Silêncio conivente

Compartilhe nas redes sociais

Facebook
WhatsApp
Twitter
Telegram

Como integrante do Observatório da Comunicação Religiosa no Brasil, eu o convido a refletir sobre o silêncio, como forma de comunicação.

Nestes dias em que celebramos o mistério pascal de Jesus Cristo, incluindo sua vida e seu anúncio do Reino de Deus; sua paixão, morte e ressurreição; vimos publicado nas redes sociais, várias vezes, que Jesus, pregado na cruz, fez a maior declaração de amor da história, em silêncio.
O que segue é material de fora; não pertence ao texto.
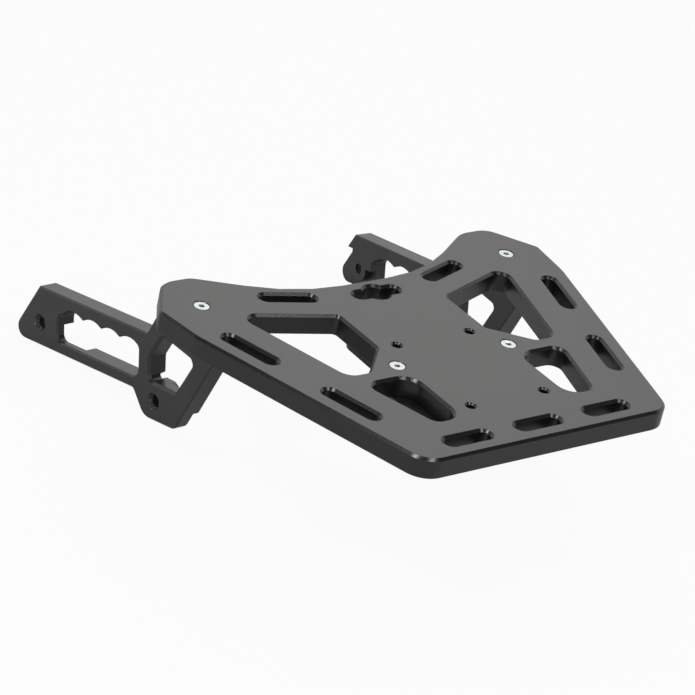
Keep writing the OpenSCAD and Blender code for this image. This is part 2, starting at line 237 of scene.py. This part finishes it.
reach = add(tree, "ShaderNodeVectorMath", {"operation": "LENGTH"}, _0=spoke.outputs["Vector"])
legs = add(tree, "ShaderNodeSeparateXYZ", None, Vector=spoke.outputs["Vector"])
turned = add(tree, "ShaderNodeMath", {"operation": "ARCTAN2"}, _0=legs.outputs["Z"], _1=legs.outputs["Y"])
wander = add(tree, "ShaderNodeTexNoise", {"Scale": 1 / chatter_bend, "Detail": 1}, Vector=place)
shaken = add(tree, "ShaderNodeMath", {"operation": "MULTIPLY", 1: 9}, _0=wander.outputs["Fac"])
round_hole = add(tree, "ShaderNodeMath", {"operation": "MULTIPLY_ADD", 1: chatter_ridges},
                 _0=turned.outputs[0], _2=shaken.outputs[0])
ridges = add(tree, "ShaderNodeMath", {"operation": "SINE"}, _0=round_hole.outputs[0])
inside = add(tree, "ShaderNodeMapRange", {"From Min": chatter_rim, "From Max": chatter_rim - chatter_fade},
             Value=reach.outputs["Value"])
chatter = add(tree, "ShaderNodeMath", {"operation": "MULTIPLY"}, _0=ridges.outputs[0],
              _1=inside.outputs["Result"])
shaped = add(tree, "ShaderNodeBump", {"Strength": 0.7, "Distance": 0.00025},
             Height=chatter.outputs[0], Normal=milled.outputs["Normal"])
tree.links.new(shaped.outputs["Normal"], tree.nodes["Principled BSDF"].inputs["Normal"])
for name in ("left_arm", "right_arm"):
    finish_node(name, arm_anodised)


# Centre support

# A second, thinner plate stiffens the middle of the rack from below and
# takes the two short screws. It is blasted aluminium as well, and its black
# is painted deeper than the plate's as painted shade, so it reads as a shadow through the openings.
support_anodised = plate_anodised.copy()
support_anodised.name = "black anodised aluminium painted darker as shade"
# painted shade: the support's black is set darker than the plate's
for stop, code in zip(support_anodised.node_tree.nodes["dye_and_painted_light"].color_ramp.elements, ("#101011", "#151516")):
    stop.color = linear(code)
finish_node("centre_support", support_anodised)


# Screws

# Four M6 countersunk hexagon socket screws in zinc-plated steel: the head
# is turned, the socket punched and the thread rolled. The long pair holds
# the arms, and the short pair the centre support.
screw_head_radius = 0.0058
head_face_start = 0.0031
head_edge = 0.0002
head_rim = 0.0003
socket_across_flats = 0.004
socket_depth = 0.0023
socket_mouth = 0.00025
screw_thread_radius = 0.003
screw_pitch = 0.001
thread_depth = 0.0006
thread_start = 0.001
thread_run_in = 0.001
thread_run_out = 0.0005
tip_taper = 0.0008


def screw_surface(x, y, head_depth, tip_depth):
    """Points of a screw on a grid of rings by angles, and their radius, for the depths of its head and tip
    below the carrying face. The socket's rings are shares of a hexagon, whose radius is half the flats over
    the cosine of the angle from the nearest flat. The face and the cone are circles. On the shank the
    radius falls by the thread's depth and rises again along a helix, once in each pitch, and the thread
    fades out at both ends."""
    around = np.linspace(0, 2 * np.pi, 72, endpoint=False)
    hexagon = socket_across_flats / 2 / np.cos((around + np.pi / 6) % (np.pi / 3) - np.pi / 6)
    cone = screw_head_radius - screw_thread_radius
    length = tip_depth - head_depth

    face = np.linspace(head_face_start, screw_head_radius - head_edge, 6)
    share, beyond, head_height = np.array([
        (0.02, 0, -socket_depth), (0.5, 0, 0.0003 - socket_depth), (0.97, 0, 0.0006 - socket_depth),
        (1, 0, 0.0008 - socket_depth), (1, 0, -socket_mouth), (1, socket_mouth, 0), (1, 0.0004, 0),
        *np.stack([0 * face, face, 0 * face], -1),
        (0, screw_head_radius - 0.00006, -0.00006), (0, screw_head_radius, -head_edge),
        (0, screw_head_radius, -head_rim), (0, screw_thread_radius, -head_rim - cone),
        (0, screw_thread_radius, -0.0005 - cone)]).T[:, :, None]

    depth = np.arange(thread_start + cone, length, screw_pitch / 10)[:, None]
    run_in = np.clip((depth - depth[0]) / thread_run_in, 0, 1)
    run_out = np.clip((depth[-1] - depth) / thread_run_out, 0.2, 1)
    turn = (depth / screw_pitch + around / (2 * np.pi)) % 1
    crest = np.clip(2.4 * np.abs(turn - 0.5) - 0.2, 0, 1)
    taper = 1 - np.clip((length - depth) / tip_taper, 0, 1)
    shank = screw_thread_radius - thread_depth * (run_in * run_out * (1 - crest) + taper)

    radius = np.vstack([share * hexagon + beyond, shank, 0 * hexagon + 0.02 * screw_thread_radius])
    height = np.vstack([head_height, -depth, [[-length]]]) + 0 * around
    points = np.stack([x + radius * np.cos(around), y + radius * np.sin(around), height - head_depth], -1)
    return points, radius


def grid_mesh(name, points, radius):
    """A mesh from a grid of rings: quads between neighbouring rings, closed round and capped at both ends.
    Its UV map holds the radius and the height in millimetres."""
    rows, columns = points.shape[:2]
    index = np.arange(rows * columns).reshape(rows, columns)
    here, there = index[:-1], index[1:]
    quads = np.stack([here, there, np.roll(there, -1, 1), np.roll(here, -1, 1)], -1).reshape(-1, 4)
    faces = quads.tolist() + [index[0].tolist(), index[-1][::-1].tolist()]
    mesh = bpy.data.meshes.new(name)
    mesh.from_pydata(points.reshape(-1, 3).tolist(), [], faces)
    corners = np.empty(len(mesh.loops), dtype=np.int32)
    mesh.loops.foreach_get("vertex_index", corners)
    turned = np.stack([radius, points[..., 2]], -1).reshape(-1, 2) * 1000
    mesh.uv_layers.new(name="turned").data.foreach_set("uv", turned[corners].ravel())
    mesh.polygons.foreach_set("use_smooth", np.ones(len(mesh.polygons), dtype=bool))
    mesh.set_sharp_from_angle(angle=math.radians(30))
    return mesh


# bright zinc on turned steel: a cool, pale metal whose fine turning rings
# spread the light, so that the heads shine evenly on the dark plate
turning_ring = 0.25
plating_patch = 0.0025
zinc = bpy.data.materials.new("zinc-plated turned steel")
zinc.use_nodes = True
tree = zinc.node_tree
surface = tree.nodes["Principled BSDF"]
surface.inputs["Metallic"].default_value = 1
on_screw = add(tree, "ShaderNodeUVMap", {"uv_map": "turned"}).outputs["UV"]
place = add(tree, "ShaderNodeTexCoord").outputs["Object"]

# the plating's tone varies over a few millimetres, and the rings are drawn
# at their real spacing in a map that is measured in millimetres
plating = add(tree, "ShaderNodeTexNoise", {"Scale": 1 / plating_patch, "Detail": 3}, Vector=place)
tone = add(tree, "ShaderNodeValToRGB", _0=plating.outputs["Fac"])
for stop, code in zip(tone.color_ramp.elements, ("#9aa1a1", "#b7bcbd")):
    stop.color = linear(code)
rings = add(tree, "ShaderNodeTexWave",
            {"bands_direction": "X", "Scale": wave_period / turning_ring, "Distortion": 0.3}, Vector=on_screw)
shine = add(tree, "ShaderNodeMapRange", {"To Min": 0.22, "To Max": 0.36}, Value=rings.outputs["Fac"])
grooves = add(tree, "ShaderNodeBump", {"Strength": 0.1, "Distance": 0.00003}, Height=rings.outputs["Fac"])
tree.links.new(tone.outputs["Color"], surface.inputs["Base Color"])
tree.links.new(shine.outputs["Result"], surface.inputs["Roughness"])
tree.links.new(grooves.outputs["Normal"], surface.inputs["Normal"])

# each screw takes its axis and its depths from the frame, to a micrometre
for name in ("left_arm_screw", "right_arm_screw", "left_support_screw", "right_support_screw"):
    low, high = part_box(name)
    head_depth, tip_depth = round(-high[2], 6), round(-low[2], 6)
    points, radius = screw_surface((low[0] + high[0]) / 2, (low[1] + high[1]) / 2, head_depth, tip_depth)
    screw = bpy.data.objects.new(name + "_turned", grid_mesh(name, points, radius))
    screw.data.materials.append(zinc)
    bpy.context.scene.collection.objects.link(screw)
    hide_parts(name)
    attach(screw, "root")


# Studio and camera

# A pale floor just below the arms stands in a white room, with a long black
# flag overhead. A broad lamp hangs beyond the front of the rack, and two
# small ones, left and rear, put the glints on its rounded corners.
floor_radius = 6
floor_below_arms = 0.0005
floor_shown_white = 0.94
floor_in_gloss = 0.12
bpy.ops.mesh.primitive_circle_add(vertices=64, radius=floor_radius, fill_type="NGON",
                                  location=(0, 0, cad_box[0][2] - floor_below_arms))
floor = bpy.context.object
floor.name = "floor"
pale = bpy.data.materials.new("pale matt studio floor")
pale.use_nodes = True
tree = pale.node_tree
surface = tree.nodes["Principled BSDF"]
surface.inputs["Base Color"].default_value = linear("#dedede")
surface.inputs["Roughness"].default_value = 0.9
surface.inputs["Specular IOR Level"].default_value = 0.1

# the floor shows nearly white and keeps the rack's soft shadow, and is
# darker in gloss, because the rack's upright walls mirror it
path = add(tree, "ShaderNodeLightPath")
clear = add(tree, "ShaderNodeMath", {"operation": "MAXIMUM"}, _0=path.outputs["Is Camera Ray"],
            _1=path.outputs["Is Transmission Ray"])
plain = add(tree, "ShaderNodeMath", {"operation": "MULTIPLY", 1: floor_shown_white}, _0=clear.outputs[0])
mirrored = add(tree, "ShaderNodeMath", {"operation": "MULTIPLY", 1: floor_in_gloss},
               _0=path.outputs["Is Glossy Ray"])
share = add(tree, "ShaderNodeMath", {"operation": "MAXIMUM"}, _0=plain.outputs[0], _1=mirrored.outputs[0])
glow = add(tree, "ShaderNodeEmission", {"Color": linear("#ffffff"), "Strength": 1})
both = add(tree, "ShaderNodeMixShader", None, _0=share.outputs[0], _1=surface.outputs["BSDF"],
           _2=glow.outputs["Emission"])
tree.links.new(both.outputs["Shader"], tree.nodes["Material Output"].inputs["Surface"])
floor.data.materials.append(pale)

# the room is white to the camera and in gloss, and gives half as much light
room_light = 0.5
world = bpy.data.worlds.new("studio")
bpy.context.scene.world = world
world.use_nodes = True
tree = world.node_tree
sky = tree.nodes["Background"]
sky.inputs["Color"].default_value = linear("#ffffff")
path = add(tree, "ShaderNodeLightPath")
clear = add(tree, "ShaderNodeMath", {"operation": "MAXIMUM"}, _0=path.outputs["Is Glossy Ray"],
            _1=path.outputs["Is Transmission Ray"])
level = add(tree, "ShaderNodeMapRange", {"To Min": room_light, "To Max": 1}, Value=clear.outputs[0])
heading = add(tree, "ShaderNodeTexCoord").outputs["Generated"]

# the black flag is a band of directions that the chamfers mirror: within
# some 24 degrees of its middle line, and at most some 65 from its middle
flag_side = (0.527, 0.836, 0.149)
flag_middle = (-0.25, -0.45, 0.857)
flag_shift = 0.16
flag_side_fade = (0.46, 0.36)
flag_end_fade = (0.33, 0.46)
flag_white = 0.02
off_plane = add(tree, "ShaderNodeVectorMath", {"operation": "DOT_PRODUCT", 1: flag_side}, _0=heading)
off_line = add(tree, "ShaderNodeMath", {"operation": "ADD", 1: flag_shift}, _0=off_plane.outputs["Value"])
either_side = add(tree, "ShaderNodeMath", {"operation": "ABSOLUTE"}, _0=off_line.outputs[0])
width = add(tree, "ShaderNodeMapRange", {"From Min": flag_side_fade[0], "From Max": flag_side_fade[1]},
            Value=either_side.outputs[0])
near_middle = add(tree, "ShaderNodeVectorMath", {"operation": "DOT_PRODUCT", 1: flag_middle}, _0=heading)
extent = add(tree, "ShaderNodeMapRange", {"From Min": flag_end_fade[0], "From Max": flag_end_fade[1]},
             Value=near_middle.outputs["Value"])
flag = add(tree, "ShaderNodeMath", {"operation": "MULTIPLY"}, _0=width.outputs["Result"],
           _1=extent.outputs["Result"])
past = add(tree, "ShaderNodeMapRange", {"To Min": 1, "To Max": flag_white}, Value=flag.outputs[0])
dimmed = add(tree, "ShaderNodeMath", {"operation": "MULTIPLY"}, _0=level.outputs["Result"],
             _1=past.outputs["Result"])
shown = add(tree, "ShaderNodeMath", {"operation": "MAXIMUM"}, _0=dimmed.outputs[0],
            _1=path.outputs["Is Camera Ray"])
tree.links.new(shown.outputs[0], sky.inputs["Strength"])

warm, cool = (1, 0.97, 0.94), (0.9, 0.94, 1)
lamps_aim = Vector((0, 0.1, 0))
for name, size, power, location, tint in (("front", 1.6, 7.5, (0.9, 1.1, 1.3), warm),
                                          ("left", 0.5, 13, (-1.2, -0.1, 1.66), warm),
                                          ("rear", 0.5, 9, (0.02, -1.24, 1.64), cool)):
    lamp = bpy.data.lights.new(name, "AREA")
    lamp.shape = "DISK"
    lamp.size = size
    lamp.energy = power
    lamp.color = tint
    lit = bpy.data.objects.new(name, lamp)
    lit.location = location
    lit.rotation_euler = (lamps_aim - lit.location).to_track_quat("-Z", "Y").to_euler()
    bpy.context.scene.collection.objects.link(lit)

# the camera stands high behind the rack on its left and leans a little; its
# angle comes from half the photograph's width and the focal length in pixels
half_width_px = 347.5
focal_length_px = 3024.66
azimuth, elevation, roll = (math.radians(a) for a in (-42.647, 28.133, 12.807))
camera_aim = Vector((-0.073708, 0.051826, 0))
camera_distance = 2.16787
toward = Vector((math.sin(azimuth) * math.cos(elevation), -math.cos(azimuth) * math.cos(elevation),
                 math.sin(elevation)))
level_right = (-toward).cross(Vector((0, 0, 1))).normalized()
level_up = level_right.cross(-toward)
right = math.cos(roll) * level_right + math.sin(roll) * level_up
up = math.cos(roll) * level_up - math.sin(roll) * level_right
camera = bpy.data.objects.new("camera", bpy.data.cameras.new("camera"))
camera.matrix_world = (Matrix.Translation(camera_aim + camera_distance * toward)
                       @ Matrix((right, up, toward)).transposed().to_4x4())
camera.data.angle = 2 * math.atan(half_width_px / focal_length_px)
camera.data.clip_end = 50
bpy.context.scene.collection.objects.link(camera)
bpy.context.scene.camera = camera
bpy.context.scene.view_settings.view_transform = "Standard"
Sabemos que Jesus foi brutalmente assassinado, por gente poderosa da religião, da política, da riqueza, em meio a uma grande gritaria do povo, aprovando o crime.

Proponho a você pensar sobre o silêncio, lembrando a tradição das monjas e monges cartuxos, ao ensinarem que, sem fazer silêncio não se pode entender o Senhor que fala. Fazer silêncio sem escutar e entender o que o Senhor fala é praticar um silêncio estéril e perigoso.

Um místico contemporâneo, chamado Thomas Merton, disse que nada mudou tanto a natureza humana, quanto a perda do silêncio; que o silêncio varre a cortina de fumaça composta de muitas palavras que usamos; que o silêncio nos coloca diante da realidade crua e nos ensina a conhecê-la, respeitando-a lá onde as palavras a profanaram; que o silêncio se relaciona com o amor, porque ele nos liberta e nos torna repletos de oração.

Todavia, silêncio e palavra se necessitam mutuamente. O silêncio valoriza e torna potente a palavra. A palavra nasce do silêncio e o pede, tão logo seja pronunciada. A alternância entre palavra e silêncio é uma forma universal de comunicação.

Não podemos ficar no silêncio, tampouco, na palavra. Foi atribuída a Clarice Lispector a afirmação de que “não se guarda as palavras, ou você as fala, as escreve ou elas lhe sufocam”, e sufocam a profecia, o anúncio, a denúncia, a verdade, a justiça, a solidariedade, a paz, o Evangelho, as instituições que existem para serem sinais do Reino de Deus no mundo.

Em nosso país, com riqueza mais que suficiente para acabar com a desigualdade, onde o cristianismo existe, pacificamente, em meio a injustiças que provocam miséria e fome; ferem de morte a dignidade de milhões de pessoas, o silêncio só faz sentido, se impulsionar a palavra. É preciso falar, ainda que muitos revidem; é preciso dizer com clareza, ainda que muitos prefiram as trevas e o caos; é preciso proclamar, ainda que os aprisionados em sua falta de consciência difamem, maltratem, caluniem, mintam; é preciso, em alto e bom tom, defender os grandes valores ensinados por Jesus em seu Evangelho.

Se assim não for, o conveniente silêncio torna coniventes os que se acham pessoas e instituições sábias, e jamais se poderá dizer delas que fizeram uma “declaração de amor”, como fez Jesus, no silêncio, no alto da cruz.